>> Begin
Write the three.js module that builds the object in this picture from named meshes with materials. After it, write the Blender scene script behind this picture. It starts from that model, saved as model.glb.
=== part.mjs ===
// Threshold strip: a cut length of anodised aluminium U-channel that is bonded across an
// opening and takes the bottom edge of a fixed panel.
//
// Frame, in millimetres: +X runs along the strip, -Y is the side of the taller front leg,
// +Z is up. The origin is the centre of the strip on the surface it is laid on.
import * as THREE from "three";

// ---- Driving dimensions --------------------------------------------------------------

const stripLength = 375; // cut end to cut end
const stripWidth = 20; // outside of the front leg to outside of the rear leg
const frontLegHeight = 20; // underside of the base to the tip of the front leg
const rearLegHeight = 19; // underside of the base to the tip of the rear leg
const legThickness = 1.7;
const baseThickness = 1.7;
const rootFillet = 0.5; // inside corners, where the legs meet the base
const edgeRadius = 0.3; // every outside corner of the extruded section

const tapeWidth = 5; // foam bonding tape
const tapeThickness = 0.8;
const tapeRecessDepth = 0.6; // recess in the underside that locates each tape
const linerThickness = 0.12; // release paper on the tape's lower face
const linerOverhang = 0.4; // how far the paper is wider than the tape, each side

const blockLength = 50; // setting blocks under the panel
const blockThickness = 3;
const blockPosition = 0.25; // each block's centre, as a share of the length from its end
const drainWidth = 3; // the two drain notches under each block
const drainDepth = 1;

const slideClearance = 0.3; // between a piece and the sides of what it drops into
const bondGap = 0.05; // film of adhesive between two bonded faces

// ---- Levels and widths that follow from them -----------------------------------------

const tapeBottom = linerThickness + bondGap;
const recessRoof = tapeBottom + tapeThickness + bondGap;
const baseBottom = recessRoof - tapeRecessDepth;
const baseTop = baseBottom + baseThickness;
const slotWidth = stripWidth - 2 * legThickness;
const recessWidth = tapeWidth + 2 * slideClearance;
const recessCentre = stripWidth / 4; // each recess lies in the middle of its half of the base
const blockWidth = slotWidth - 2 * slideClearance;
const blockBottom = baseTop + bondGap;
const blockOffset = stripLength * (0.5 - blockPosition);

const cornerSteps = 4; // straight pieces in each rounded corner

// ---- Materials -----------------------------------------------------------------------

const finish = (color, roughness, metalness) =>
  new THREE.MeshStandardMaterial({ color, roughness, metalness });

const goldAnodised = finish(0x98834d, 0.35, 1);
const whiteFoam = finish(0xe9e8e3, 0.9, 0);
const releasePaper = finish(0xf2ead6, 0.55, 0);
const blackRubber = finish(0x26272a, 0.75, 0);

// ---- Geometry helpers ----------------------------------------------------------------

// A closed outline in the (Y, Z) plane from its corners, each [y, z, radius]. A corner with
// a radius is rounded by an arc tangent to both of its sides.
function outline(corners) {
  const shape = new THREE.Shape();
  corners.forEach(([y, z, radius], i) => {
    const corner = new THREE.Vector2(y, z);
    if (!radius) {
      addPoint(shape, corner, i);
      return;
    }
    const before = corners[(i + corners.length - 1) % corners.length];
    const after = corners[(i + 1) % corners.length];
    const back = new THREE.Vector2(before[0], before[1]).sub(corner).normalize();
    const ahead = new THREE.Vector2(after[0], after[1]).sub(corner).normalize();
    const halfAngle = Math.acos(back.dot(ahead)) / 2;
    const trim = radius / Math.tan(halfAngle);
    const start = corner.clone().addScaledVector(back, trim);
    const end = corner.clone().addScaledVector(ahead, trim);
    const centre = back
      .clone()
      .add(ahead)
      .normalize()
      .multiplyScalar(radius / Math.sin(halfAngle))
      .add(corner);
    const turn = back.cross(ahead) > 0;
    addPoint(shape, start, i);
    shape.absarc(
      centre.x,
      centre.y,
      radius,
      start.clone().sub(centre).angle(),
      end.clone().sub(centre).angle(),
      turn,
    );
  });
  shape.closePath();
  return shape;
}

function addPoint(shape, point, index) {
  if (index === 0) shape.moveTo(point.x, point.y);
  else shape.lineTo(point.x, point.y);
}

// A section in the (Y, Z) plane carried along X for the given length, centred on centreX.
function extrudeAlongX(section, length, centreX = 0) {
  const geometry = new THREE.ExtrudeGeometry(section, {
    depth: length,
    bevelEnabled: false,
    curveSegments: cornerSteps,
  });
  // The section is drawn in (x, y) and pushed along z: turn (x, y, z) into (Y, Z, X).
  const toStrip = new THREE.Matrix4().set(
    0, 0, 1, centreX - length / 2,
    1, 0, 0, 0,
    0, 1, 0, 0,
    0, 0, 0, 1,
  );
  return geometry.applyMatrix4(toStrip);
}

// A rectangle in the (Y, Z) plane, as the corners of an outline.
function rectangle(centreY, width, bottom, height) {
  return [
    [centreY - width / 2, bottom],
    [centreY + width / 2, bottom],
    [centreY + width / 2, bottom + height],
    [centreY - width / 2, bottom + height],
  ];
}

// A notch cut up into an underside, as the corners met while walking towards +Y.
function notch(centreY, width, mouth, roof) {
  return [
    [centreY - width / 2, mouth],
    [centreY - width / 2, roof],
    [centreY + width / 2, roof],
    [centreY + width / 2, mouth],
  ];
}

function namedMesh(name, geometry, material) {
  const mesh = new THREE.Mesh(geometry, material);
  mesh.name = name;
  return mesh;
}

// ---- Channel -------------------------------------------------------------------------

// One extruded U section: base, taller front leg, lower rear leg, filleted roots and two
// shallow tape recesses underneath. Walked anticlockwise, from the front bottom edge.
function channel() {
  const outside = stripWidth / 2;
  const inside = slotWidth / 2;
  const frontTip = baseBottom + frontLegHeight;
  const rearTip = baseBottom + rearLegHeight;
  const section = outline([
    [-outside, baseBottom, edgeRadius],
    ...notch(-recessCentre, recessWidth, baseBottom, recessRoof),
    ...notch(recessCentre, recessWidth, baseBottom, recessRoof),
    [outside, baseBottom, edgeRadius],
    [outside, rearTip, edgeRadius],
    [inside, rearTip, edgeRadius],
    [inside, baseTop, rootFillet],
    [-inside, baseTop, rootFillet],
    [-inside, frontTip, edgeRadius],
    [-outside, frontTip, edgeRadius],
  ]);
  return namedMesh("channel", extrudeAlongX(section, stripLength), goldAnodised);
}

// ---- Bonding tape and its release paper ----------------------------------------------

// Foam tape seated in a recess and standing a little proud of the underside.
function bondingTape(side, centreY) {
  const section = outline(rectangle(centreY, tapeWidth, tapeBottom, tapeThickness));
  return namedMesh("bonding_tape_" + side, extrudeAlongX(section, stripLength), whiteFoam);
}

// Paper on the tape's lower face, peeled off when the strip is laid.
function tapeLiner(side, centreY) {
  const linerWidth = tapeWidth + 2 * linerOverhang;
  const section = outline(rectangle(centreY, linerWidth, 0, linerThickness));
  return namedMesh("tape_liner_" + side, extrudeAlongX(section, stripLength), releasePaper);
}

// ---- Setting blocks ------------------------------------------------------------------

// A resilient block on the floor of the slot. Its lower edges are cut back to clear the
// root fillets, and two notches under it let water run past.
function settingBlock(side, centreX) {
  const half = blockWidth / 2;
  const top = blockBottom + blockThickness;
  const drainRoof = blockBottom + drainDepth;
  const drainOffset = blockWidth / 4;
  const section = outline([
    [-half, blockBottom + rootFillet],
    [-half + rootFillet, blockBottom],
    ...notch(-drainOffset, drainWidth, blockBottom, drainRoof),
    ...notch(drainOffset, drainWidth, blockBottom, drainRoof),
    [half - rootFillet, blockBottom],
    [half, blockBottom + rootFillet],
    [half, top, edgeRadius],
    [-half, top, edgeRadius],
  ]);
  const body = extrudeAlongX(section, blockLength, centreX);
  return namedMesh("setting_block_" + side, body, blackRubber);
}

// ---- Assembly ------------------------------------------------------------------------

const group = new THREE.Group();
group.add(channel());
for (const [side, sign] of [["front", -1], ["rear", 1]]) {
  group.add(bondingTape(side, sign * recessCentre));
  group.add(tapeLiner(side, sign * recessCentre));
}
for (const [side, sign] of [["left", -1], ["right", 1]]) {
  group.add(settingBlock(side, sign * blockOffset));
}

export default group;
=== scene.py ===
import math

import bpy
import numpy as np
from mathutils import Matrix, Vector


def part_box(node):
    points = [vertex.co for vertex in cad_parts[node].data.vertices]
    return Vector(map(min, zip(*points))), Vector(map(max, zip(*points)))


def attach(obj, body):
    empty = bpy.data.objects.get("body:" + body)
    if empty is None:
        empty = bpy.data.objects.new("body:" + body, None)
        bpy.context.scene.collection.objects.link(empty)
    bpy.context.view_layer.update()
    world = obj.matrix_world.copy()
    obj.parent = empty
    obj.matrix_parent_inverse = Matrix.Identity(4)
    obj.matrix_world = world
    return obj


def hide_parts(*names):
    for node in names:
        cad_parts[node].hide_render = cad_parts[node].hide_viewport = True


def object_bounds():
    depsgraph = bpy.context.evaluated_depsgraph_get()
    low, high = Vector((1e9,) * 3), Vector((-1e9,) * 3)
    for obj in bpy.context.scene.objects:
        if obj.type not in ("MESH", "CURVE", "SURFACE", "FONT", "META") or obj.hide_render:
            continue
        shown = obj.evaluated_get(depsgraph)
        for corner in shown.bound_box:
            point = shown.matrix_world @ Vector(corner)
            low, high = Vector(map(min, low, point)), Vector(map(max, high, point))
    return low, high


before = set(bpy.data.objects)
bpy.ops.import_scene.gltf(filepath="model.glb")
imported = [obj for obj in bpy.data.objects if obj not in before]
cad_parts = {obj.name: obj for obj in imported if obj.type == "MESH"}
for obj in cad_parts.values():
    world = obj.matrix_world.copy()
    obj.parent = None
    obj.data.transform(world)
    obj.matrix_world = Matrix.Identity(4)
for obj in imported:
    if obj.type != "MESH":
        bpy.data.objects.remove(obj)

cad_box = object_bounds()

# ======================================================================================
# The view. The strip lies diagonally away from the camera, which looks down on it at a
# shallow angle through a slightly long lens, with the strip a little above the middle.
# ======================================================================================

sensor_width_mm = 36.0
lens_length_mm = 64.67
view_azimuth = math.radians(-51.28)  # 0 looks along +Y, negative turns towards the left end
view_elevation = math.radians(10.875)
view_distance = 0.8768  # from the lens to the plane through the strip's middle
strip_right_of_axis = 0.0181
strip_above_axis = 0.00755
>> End
## Aim
Retype only this portion of the data above: the line containing "const group = new THREE.Group();", the line containing "points = [vertex.co", and all lines between them, exactly.

## Response
const group = new THREE.Group();
group.add(channel());
for (const [side, sign] of [["front", -1], ["rear", 1]]) {
  group.add(bondingTape(side, sign * recessCentre));
  group.add(tapeLiner(side, sign * recessCentre));
}
for (const [side, sign] of [["left", -1], ["right", 1]]) {
  group.add(settingBlock(side, sign * blockOffset));
}

export default group;
=== scene.py ===
import math

import bpy
import numpy as np
from mathutils import Matrix, Vector


def part_box(node):
    points = [vertex.co for vertex in cad_parts[node].data.vertices]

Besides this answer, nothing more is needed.